I must have a really hot date this weekend. You remember, the kind where you have to spend the entire week obsessing about it. And, of course, getting ready for it.
Today I went to the dentist for my six-month cleaning. My teeth are like marble. Maybe tomorrow I'll whiten them so I can blind everyone within a 50 mile radius.
Tonight it's off to the waxatician. Or waxigician. That wonderful woman who removes the part of my eyebrows that are multiplying faster than the Pitt-Jolies and are so far up my forehead they're encroaching on my hairline.
Don't even get me started on the upper lip. When I can twirl my mustache, it's time for it to go.

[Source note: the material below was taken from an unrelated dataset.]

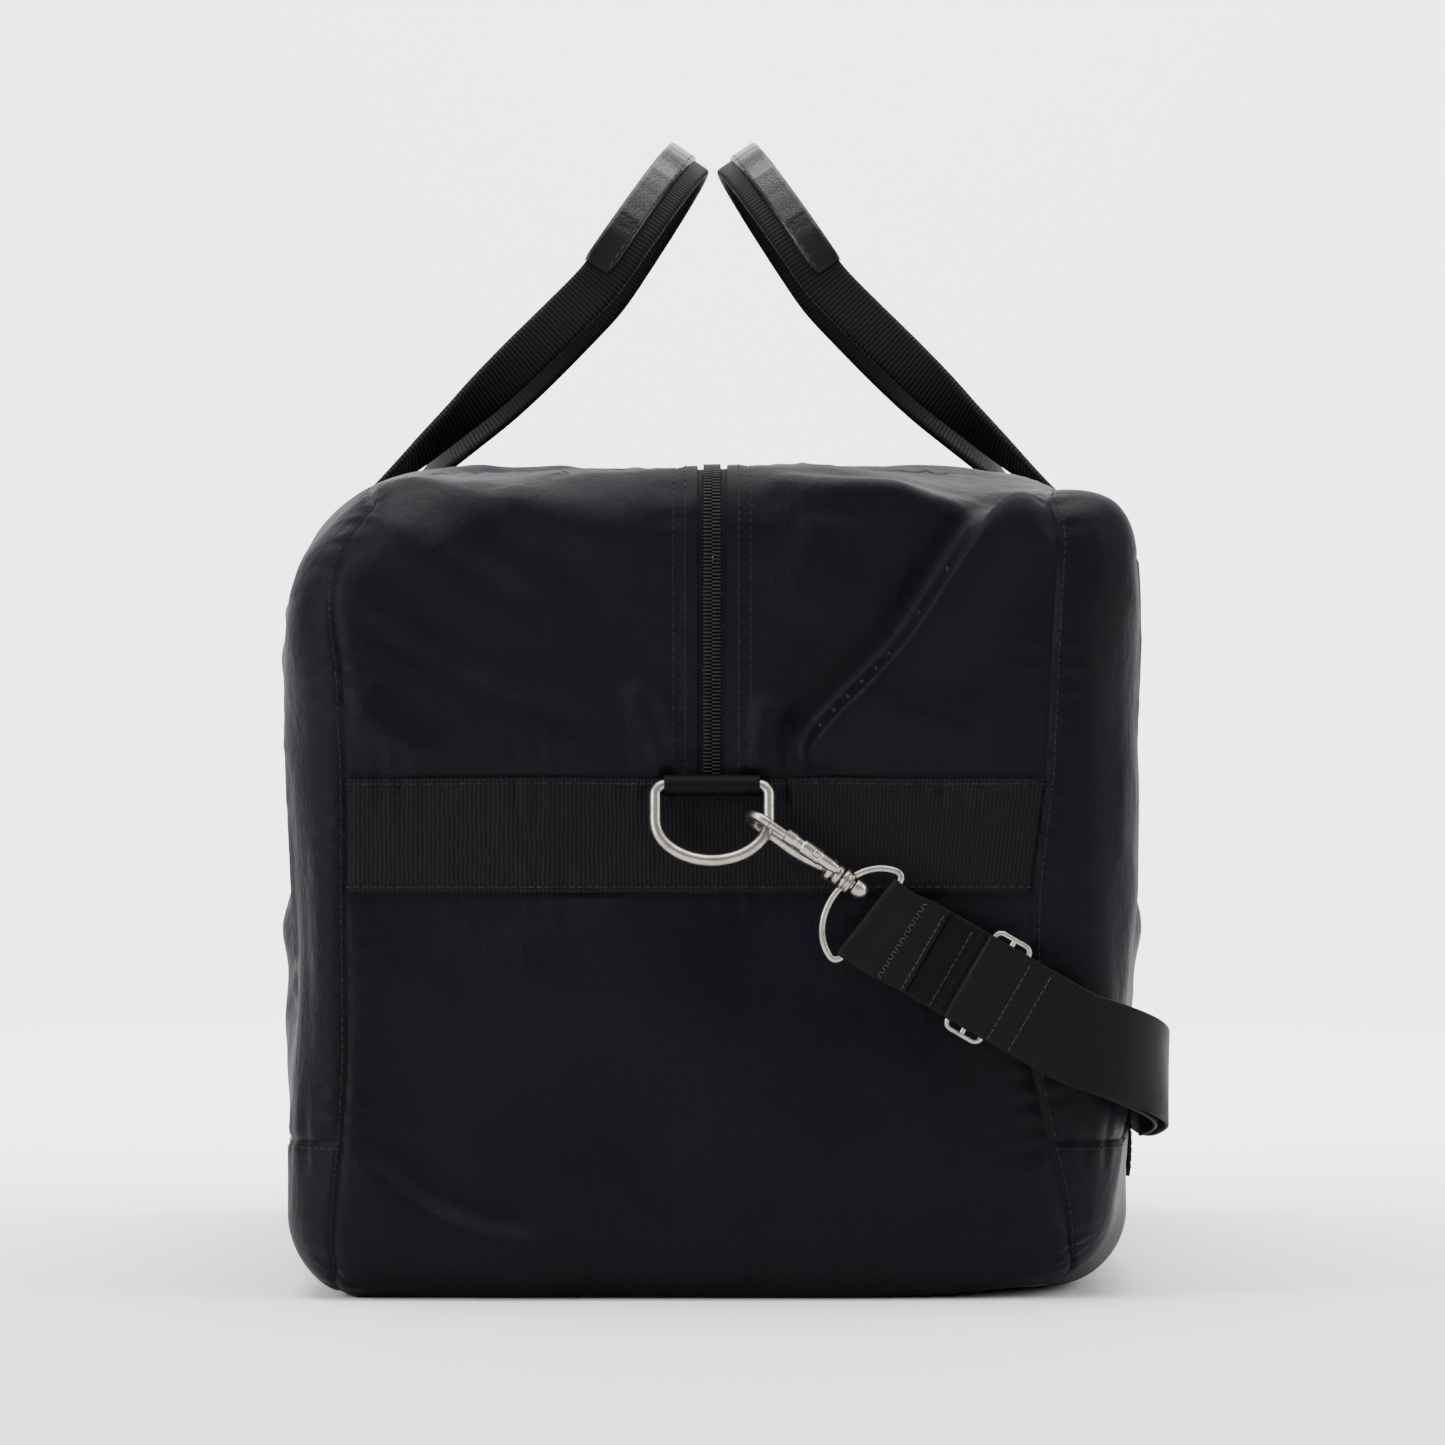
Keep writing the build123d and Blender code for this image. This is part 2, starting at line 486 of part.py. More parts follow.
def make_bows(parts):
    """The D-shaped wire bow at each end of the strap, with the collar that it swivels on."""
    half = Ellipse(BOW_DEPTH, BOW_HALF_WIDTH) & Pos(-BOW_DEPTH, 0) * Rectangle(
        2 * BOW_DEPTH, 4 * BOW_HALF_WIDTH
    )
    half = fillet(half.vertices(), BOW_WIRE)
    wire = wire_loop(bow_plane() * half, BOW_WIRE, Axis.X)
    place = hook_plane().location
    start, end, radius = BOW_COLLAR
    bow = wire + place * along_shank(start, end, radius)
    bow -= place * along_shank(start - BOW_WIRE, end + BOW_WIRE, STEM_RADIUS + STEM_CLEARANCE)
    parts["swivel_bow_near"], parts["swivel_bow_far"] = both_ends(bow)


def end_run(start, y_middle):
    """Near-end stretch of webbing, from start along the slope to where the corner begins."""
    slope = radians(STRAP_SLOPE)
    half = STRAP_WEBBING / 2
    reach = END_RUN_X / cos(slope)
    frame = Plane(
        origin=(STRAP_START[0], y_middle, STRAP_START[1]),
        x_dir=(cos(slope), 0, -sin(slope)),
        z_dir=(0, -1, 0),
    )
    overrun = half
    middle = (start + reach + overrun) / 2
    strip = Pos(middle, 0) * Rectangle(reach + overrun - start, STRAP_WEBBING)
    solid = extrude(frame * strip, amount=STRAP_THICKNESS / 2, both=True)
    return solid & block((-BAG_SPAN, CORNER_X), (-BAG_SPAN, 0), (-BAG_SPAN, BAG_SPAN))


def corner_run(y_middle):
    """Webbing round the near right corner, between the end stretch and the side stretch."""
    radius = CORNER_Y - y_middle
    half = STRAP_THICKNESS / 2
    quarter = Pos(CORNER_X, CORNER_Y) * (Circle(radius + half) - Circle(radius - half))
    quarter &= Pos(CORNER_X, CORNER_Y) * Rectangle(
        2 * radius, 2 * radius, align=(Align.MIN, Align.MAX)
    )
    wall = extrude(quarter, amount=BAG_HEIGHT)
    start_half = STRAP_WEBBING / 2 / cos(radians(STRAP_SLOPE))
    end_half = STRAP_WEBBING / 2 / cos(radians(STRAP_SIDE_SLOPE))
    reach = sqrt(2) * radius
    side = Polygon(
        (-half, CORNER_START_Z - start_half),
        (reach + half, CORNER_END_Z - end_half),
        (reach + half, CORNER_END_Z + end_half),
        (-half, CORNER_START_Z + start_half),
        align=None,
    )
    diagonal = Plane(origin=(CORNER_X, y_middle, 0), x_dir=(1, 1, 0), z_dir=(1, -1, 0))
    return wall & extrude(diagonal * side, amount=BAG_LENGTH, both=True)


def side_run(y_middle, y_low, y_high):
    """Webbing along the right side, sagging as an arc between the two corners."""
    x_middle = CORNER_X + CORNER_Y - y_middle
    half = STRAP_WEBBING / 2
    ring = Circle(SAG_RADIUS + half) - Circle(SAG_RADIUS - half)
    window = Pos((y_low + y_high) / 2, -SAG_RADIUS) * Rectangle(y_high - y_low, SAG_RADIUS)
    frame = Plane(origin=(x_middle, 0, SAG_CENTRE_Z), x_dir=(0, 1, 0), z_dir=(1, 0, 0))
    return extrude(frame * (ring & window), amount=STRAP_THICKNESS / 2, both=True)


def strap_fold():
    """Webbing turned round the near bow's bar and sewn flat along the face nearest the bag."""
    outer = STRAP_FOLD_RADIUS
    inner = outer - 2 * STRAP_THICKNESS
    profile = Circle(outer)
    profile += Polygon(
        (0, outer),
        (STRAP_SEWN_LENGTH, outer),
        (STRAP_SEWN_LENGTH, inner),
        (STRAP_TAPER_LENGTH, inner),
        (0, -outer),
        align=None,
    )
    profile -= Circle(BOW_WIRE / 2 + STRAP_FOLD_CLEARANCE)
    plane = bow_plane()
    side_on = Plane(origin=plane.origin, x_dir=plane.x_dir, z_dir=plane.x_dir.cross(Vector(0, 1, 0)))
    return extrude(side_on * profile, amount=STRAP_WEBBING / 2, both=True)


def make_strap(parts):
    """Shoulder strap: long webbing, the shorter tail under it, and the tri-glide adjuster."""
    glide_x = TRI_GLIDE_DISTANCE
    slope = radians(STRAP_SLOPE)

    tail = strap_fold()
    tail += end_run(STRAP_TAPER_LENGTH, TAIL_Y)
    tail += corner_run(TAIL_Y)
    tail += side_run(TAIL_Y, CORNER_Y, CORNER_Y + STRAP_TAIL_SIDE_LENGTH)
    parts["strap_tail"] = tail

    outward = Pos(0, GRIP_Y, 0) * mirror(Pos(0, -GRIP_Y, 0) * strap_fold(), about=Plane.XZ)
    far_half = outward + end_run(STRAP_TAPER_LENGTH, STRAP_Y) + corner_run(STRAP_Y)
    strap = end_run(glide_x - TRI_GLIDE_BAR / 2, STRAP_Y) + corner_run(STRAP_Y)
    strap += side_run(STRAP_Y, CORNER_Y, -CORNER_Y)
    strap += mirror(far_half, about=Plane.XZ)
    parts["strap_webbing"] = strap

    frame = Rectangle(TRI_GLIDE_ALONG, TRI_GLIDE_ACROSS)
    frame = fillet(frame.vertices(), TRI_GLIDE_BAR)
    slot_width = (TRI_GLIDE_ALONG - 3 * TRI_GLIDE_BAR) / 2
    for side in (-1, 1):
        slot_x = side * (slot_width + TRI_GLIDE_BAR) / 2
        frame -= Pos(slot_x, 0) * Rectangle(slot_width, TRI_GLIDE_ACROSS - 2 * TRI_GLIDE_BAR)
    face_y = STRAP_Y + STRAP_THICKNESS / 2
    middle = glide_x + (TRI_GLIDE_ALONG - TRI_GLIDE_BAR) / 2
    place = Plane(
        origin=(
            STRAP_START[0] + middle * cos(slope),
            face_y,
            STRAP_START[1] - middle * sin(slope),
        ),
        x_dir=(cos(slope), 0, -sin(slope)),
        z_dir=(0, 1, 0),
    )
    parts["tri_glide"] = extrude(place * frame, amount=TRI_GLIDE_THICKNESS)


def main():
    """Build every piece and write one STEP file each."""
    parts = {}
    make_panels(parts)
    make_lining_and_board(parts)
    make_zip(parts)
    make_bands(parts)
    make_rings(parts)
    make_handles(parts)
    make_hooks(parts)
    make_bows(parts)
    make_strap(parts)
    os.makedirs("parts", exist_ok=True)
    for name, piece in parts.items():
        export_step(piece, f"parts/{name}.step")


main()
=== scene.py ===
"""Looks of a soft duffel bag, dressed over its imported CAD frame.

Everything is in metres, in the frame's own axes: +Z up, the bag's length along Y, its near
end facing -Y. Fabric pieces are laid out on the bag's plain box and moved on to its filled,
sagging surface by BagForm, so panels, seams, stitches, zip and webbing all share one shape.
"""

import logging
import math
from dataclasses import dataclass, field, replace
from enum import Enum
from typing import Callable

import bpy
import numpy as np
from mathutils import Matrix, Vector
from mathutils.kdtree import KDTree


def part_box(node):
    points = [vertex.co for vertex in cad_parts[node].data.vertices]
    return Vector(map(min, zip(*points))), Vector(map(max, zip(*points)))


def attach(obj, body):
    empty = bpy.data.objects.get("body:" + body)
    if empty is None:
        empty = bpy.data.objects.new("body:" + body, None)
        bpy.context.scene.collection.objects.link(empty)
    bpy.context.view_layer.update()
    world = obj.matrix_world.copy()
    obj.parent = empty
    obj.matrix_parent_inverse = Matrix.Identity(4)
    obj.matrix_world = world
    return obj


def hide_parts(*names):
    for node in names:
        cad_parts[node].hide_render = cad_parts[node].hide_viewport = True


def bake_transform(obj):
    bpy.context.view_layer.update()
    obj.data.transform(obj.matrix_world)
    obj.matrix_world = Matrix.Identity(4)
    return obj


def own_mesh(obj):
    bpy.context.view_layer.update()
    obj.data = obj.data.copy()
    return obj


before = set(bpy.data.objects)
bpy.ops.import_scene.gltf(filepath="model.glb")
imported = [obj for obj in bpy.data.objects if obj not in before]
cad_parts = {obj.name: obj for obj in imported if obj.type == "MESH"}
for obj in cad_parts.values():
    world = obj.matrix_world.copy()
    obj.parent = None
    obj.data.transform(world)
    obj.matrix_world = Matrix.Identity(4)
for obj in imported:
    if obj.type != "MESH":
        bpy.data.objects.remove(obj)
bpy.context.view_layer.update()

Points = np.ndarray
Piece = bpy.types.Object
Shape = Callable[[np.ndarray, np.ndarray], np.ndarray]
LOG = logging.getLogger("duffel")
MM = 0.001


class End(Enum):
    """The bag's two ends, by their sign along Y."""

    NEAR = -1
    FAR = 1

    @property
    def word(self) -> str:
        """The end's name as the nodes spell it."""
        return self.name.lower()


class Side(Enum):
    """The bag's two sides, by their sign along X."""

    LEFT = -1
    RIGHT = 1

    @property
    def word(self) -> str:
        """The side's name as the nodes spell it."""
        return self.name.lower()


def ease(value: Points, low: float, high: float) -> Points:
    """Smooth step of value from 0 at low to 1 at high."""
    t = np.clip((value - low) / (high - low), 0.0, 1.0)
    return t * t * (3 - 2 * t)


def hump(value: Points, width: float) -> Points:
    """Bell of height 1 and the given half width."""
    return np.exp(-((value / width) ** 2))


def unit(vectors: Points) -> Points:
    """Vectors scaled to length 1, along the last axis."""
    size = np.linalg.norm(vectors, axis=-1, keepdims=True)
    return vectors / np.maximum(size, 1e-12)


def distances(line: Points) -> Points:
    """How far along a line each of its points lies."""
    return np.concatenate([[0.0], np.cumsum(np.linalg.norm(np.diff(line, axis=0), axis=1))])


def rows(share: Points, last: int) -> Points:
    """The row numbers that shares from 0 to 1 stand for, where the last row is last."""
    return np.rint(share * last).astype(int)


def columns(*values: "Points | float") -> Points:
    """Points from their X, Y and Z, where any of the three may be one number."""
    return np.stack(np.broadcast_arrays(*values), axis=1)


def resample(line: Points, pitch: float) -> Points:
    """Points at an even pitch along a broken line.

    Args:
        line: The line's own points, one row each.
        pitch: Wanted distance between points, rounded to fit the line.

    Returns:
        The evenly spaced points, both ends among them.
    """
    line = np.asarray(line, float)
    run = distances(line)
    count = max(2, round(run[-1] / pitch) + 1)
    at = np.linspace(0.0, run[-1], count)
    return np.stack([np.interp(at, run, line[:, k]) for k in range(line.shape[1])], axis=1)


def smooth_line(points: Points, passes: int) -> Points:
    """The line with its corners eased, both ends held.

    Args:
        points: The line's points, one row each.
        passes: How often it is eased.

    Returns:
        The eased line.
    """
    out = np.asarray(points, float).copy()
    for _ in range(passes):
        out[1:-1] = (out[:-2] + 2 * out[1:-1] + out[2:]) / 4
    return out


# ---- Shaders --------------------------------------------------------------------------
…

And yet, every time I go, I wonder why I'm putting myself through it. Cause it hurts. Just like if you ripped your hair out. Which is what you're doing, with the added bonus of boiling wax poured on first.
But really, it doesn't get much better than a smooth lip and a perfectly arched brow. So to the torture chamber it is!
Thursday I have a hair appointment. I thought my hair looked okay. Possibly because it's hidden under a hat most of the time. Or up in a ponytail. But it can no longer conceal the grey pubic-like strands that are poking up their ugly little heads.
Touch-up color. Bang trim.
Thankfully, I already have my outfit picked out.
By Sunday, I'll be smiling brightly under a hairless lip, my eyebrows in perfect shape, not a strand of grey marring my hair.
Unfortunately, no hot man awaits me (unless, of course, my husband decides to show up). Just 26.2 miles of hell.
At least I'll look good for the photo-ops.